# Opinion needed



## lorriekay56 (Sep 5, 2005)

My husband (mantiskeeper0419) and I are thinking of setting up a praying mantis website. What do you think of this name : www.JLRoyalMantiskeepers.com?

We are getting pretty serious about this mantis hobby thanks to some of you here introducing us to exotic mantids. We are thinking of building

a greenhouse to set up a Praying Mantis aviary.

We might be a little over our heads!! LOL


----------



## ellroy (Sep 5, 2005)

That's quite a mouthful!!! Good luck though guys......a mantis aviary sounds awesome!!


----------



## Rick (Sep 5, 2005)

No real need for another site. This one is sufficient for the number of people in this hobby.


----------



## PseudoDave (Sep 5, 2005)

You can never have enough websites, as long as you can learn something from each one or find a different opinion to the 'norm'. I'm also in the process of getting my site back online after a year long gap, so will be nice to see it all uploaded again (with new stuff obviously).

Lorrie, the name isn't exactly 'catchy' or words to that effect, but there is certainly nothing wrong with it. That's the great thing about your website, it's YOURS to do with as you please, from the name to the contents. Good luck with it.

As for your greenhouse-mantis-aviary idea, I have done similar, with mixed success, but I guess it depends on your climate in the first place, let alone the species involved to what level you will gain success, good luck with this also, if u go ahead with it.

Best wishes,

Dave


----------



## Rick (Sep 5, 2005)

Well more sites can be a good thing however since this hobby is small I think the traffic would be so minimal that it wouldn't even be worth it.


----------



## lorriekay56 (Sep 5, 2005)

Thank for your feedback. IF we do set up a website I plan to use a free website server. I also want to add Praying Mantis Beeniebabies and possibly a childrens book. I'm an amature writer and a crafty person.

Please feel free to post more feedback.. I'll work on the website name LOL. We really want to use the word Mantiskeeper.. thats my husbands e mail ID.


----------



## Ian (Sep 6, 2005)

lorrie, personally, I think freewebsite servers are ! They are pretty hard to navigate around the HTML editor, and advertising is done to an extent thats makes your site look rather unprofessional. Web hosting is very cheap, and so is a domain name. Unless you are using freespace with and FTP, (maybe your ISP offers free webspace) then yeah, good idea. But if it is a site specifially for free webhosting, say, freewebs or 50 megs, then they dont look so good. Sounds nice what you are building. Are you into wbe design yourself?

Cheers,

Ian


----------



## Orin (Sep 6, 2005)

> Thank for your feedback. IF we do set up a website I plan to use a free website server. I also want to add Praying Mantis Beeniebabies and possibly a childrens book. I'm an amature writer and a crafty person.
> 
> Please feel free to post more feedback.. I'll work on the website name LOL. We really want to use the word Mantiskeeper.. thats my husbands e mail ID.
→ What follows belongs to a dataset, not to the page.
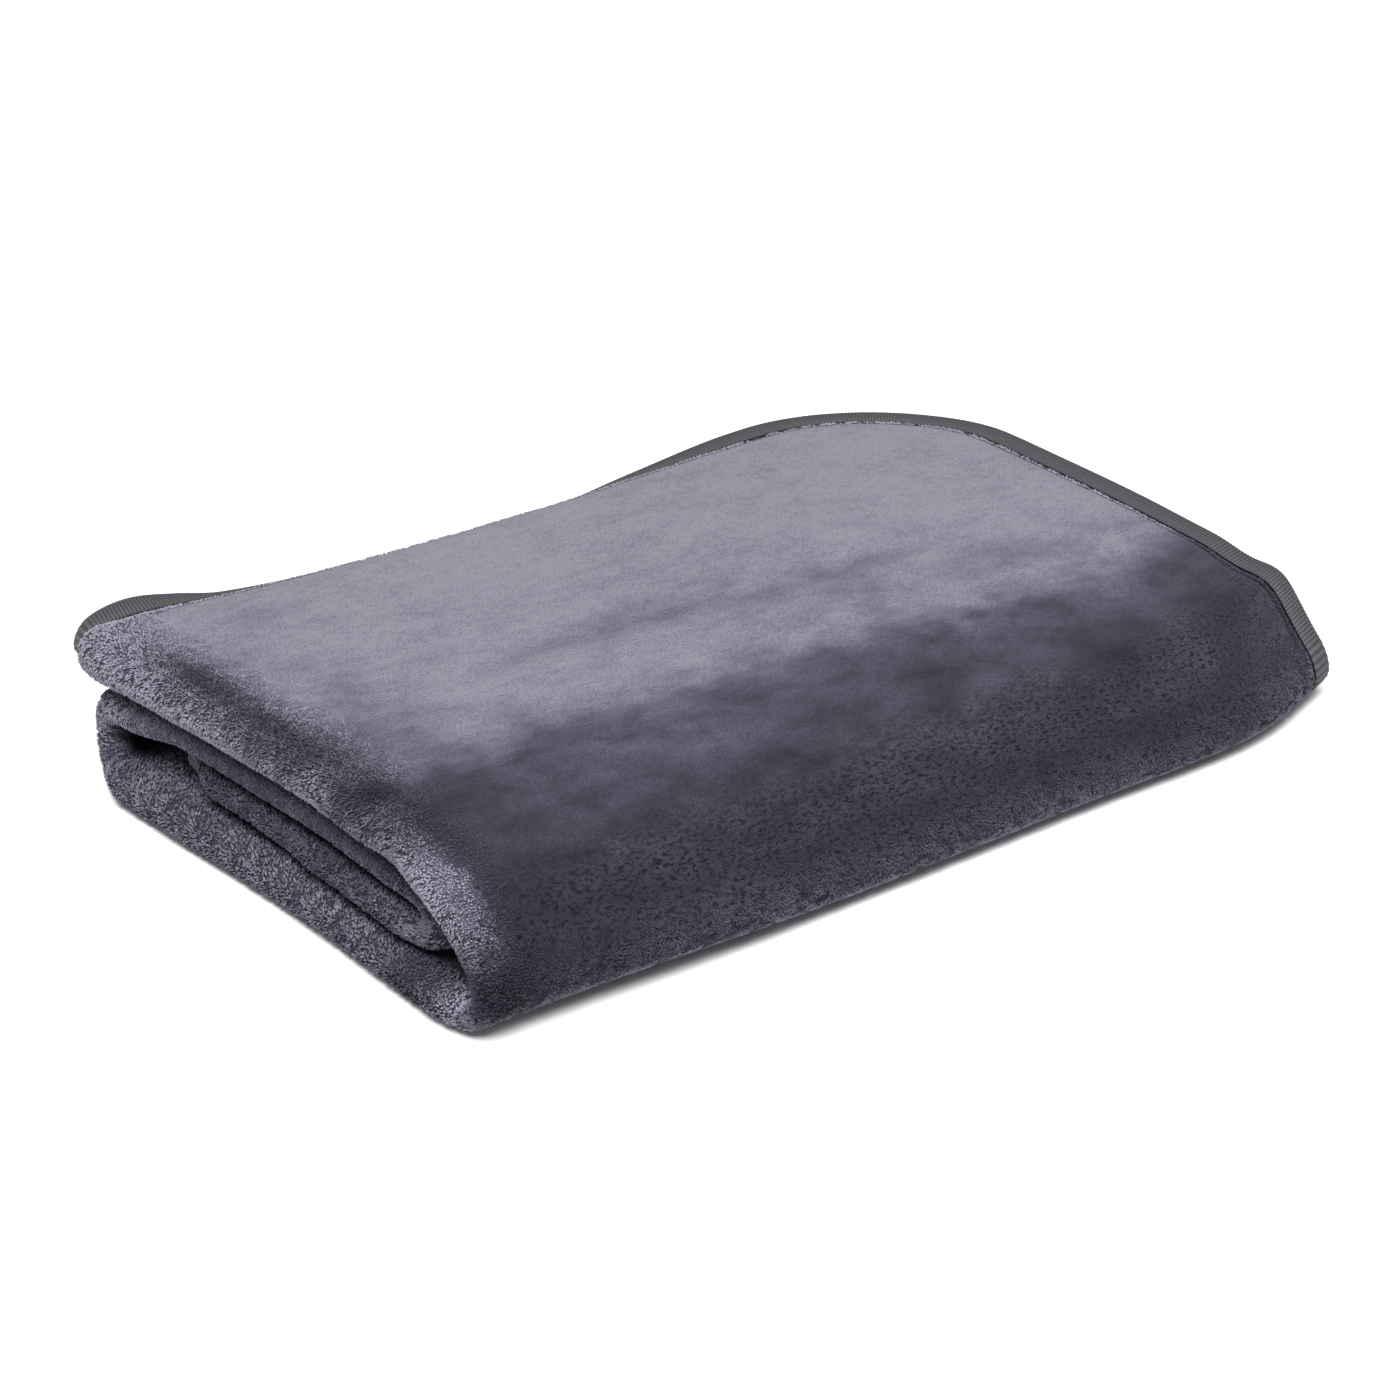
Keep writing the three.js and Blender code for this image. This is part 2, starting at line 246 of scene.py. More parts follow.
def settle(x, y, z, along):
    """The settled stack: crowned, leaning out at the front and hanging over at the back."""
    t = x / END_X
    height = z * (
        (1 - t) * (1 - 2 * t) * read(CROWN, "y", "lip", y)
        + 4 * t * (1 - t) * read(CROWN, "y", "middle", y)
        + t * (2 * t - 1) * read(CROWN, "y", "end", y)
    )
    beyond = smooth(x / LEAN_CHANGE)
    lean = {key: LEAN_LIP[key] * (1 - beyond) + LEAN_BEYOND[key] * beyond for key in LEAN_LIP}
    fade = np.exp(-(((height - lean["height"]) / lean["spread"]) ** 2))
    near_front = 1 - smooth((y - LEAN_FROM) / (LEAN_TO - LEAN_FROM))
    hanging = np.maximum(0, 1 - along / HANG_LENGTH) ** 2
    near_lip = 1 - smooth(x / LIP_DEPTH)
    tuck = course_value("tuck", along)
    tuck += END_TUCK * smooth((along - course_length) / END_TUCK_LENGTH + 1)
    forwards = read(FRONT_BULGE, "x", "out", x) * (1 - smooth(y / FRONT_DEPTH))
    return np.stack(
        [
            x + (tuck - read(LIP_BULGE, "y", "out", y)) * near_lip,
            y - lean["out"] * fade * near_front - forwards,
            height - read(HANG, "x", "drop", x) * hanging,
        ],
        axis=-1,
    )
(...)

Why not www.mantiskeeper.com?

Good luck with the site. I think Rick may have thought you meant a message board not a site. Be sure to put a link to mantidforum when you put in your links. We'll all be glad to check out the site info and photos.


----------



## Chris Dickie (Sep 6, 2005)

> lorrie, personally, I think freewebsite servers are ! They are pretty hard to navigate around the HTML editor, and advertising is done to an extent thats makes your site look rather unprofessional. Web hosting is very cheap, and so is a domain name. Unless you are using freespace with and FTP, (maybe your ISP offers free webspace) then yeah, good idea. But if it is a site specifially for free webhosting, say, freewebs or 50 megs, then they dont look so good. Sounds nice what you are building. Are you into wbe design yourself?Cheers,
> 
> Ian


bit of a cheek considering your website is run on virgin which I imagine is your ISP and provides free hosting!  and you used to use www.freewebs.com or something like that

although I must admit, I personally dont like free servers unless i'm just "playing about" with a rubbish site, if I ever get round to doing a site it will be proffesionally hosted (already have a domain name)


----------



## Jwonni (Sep 6, 2005)

another site would be smashing

i have a major suggestion if you have a digi cam capable of video put lots of videos on it i have seen a couple of sites with video but only a few vids and it is something i wanna see more of


----------



## Ian (Sep 6, 2005)

as I said chris, I think many freehosting comapnies are pretty rubbish, although, check to see if your ISP do freehosting, as it is banner free, and files uploaded with an FTP. I didnt diss them  

Cheers,

Ian


----------



## Rick (Sep 6, 2005)

Yeah I was thinking of a message forum not getting much traffic. A site is a good idea though. I have kicked around the idea a bit.


----------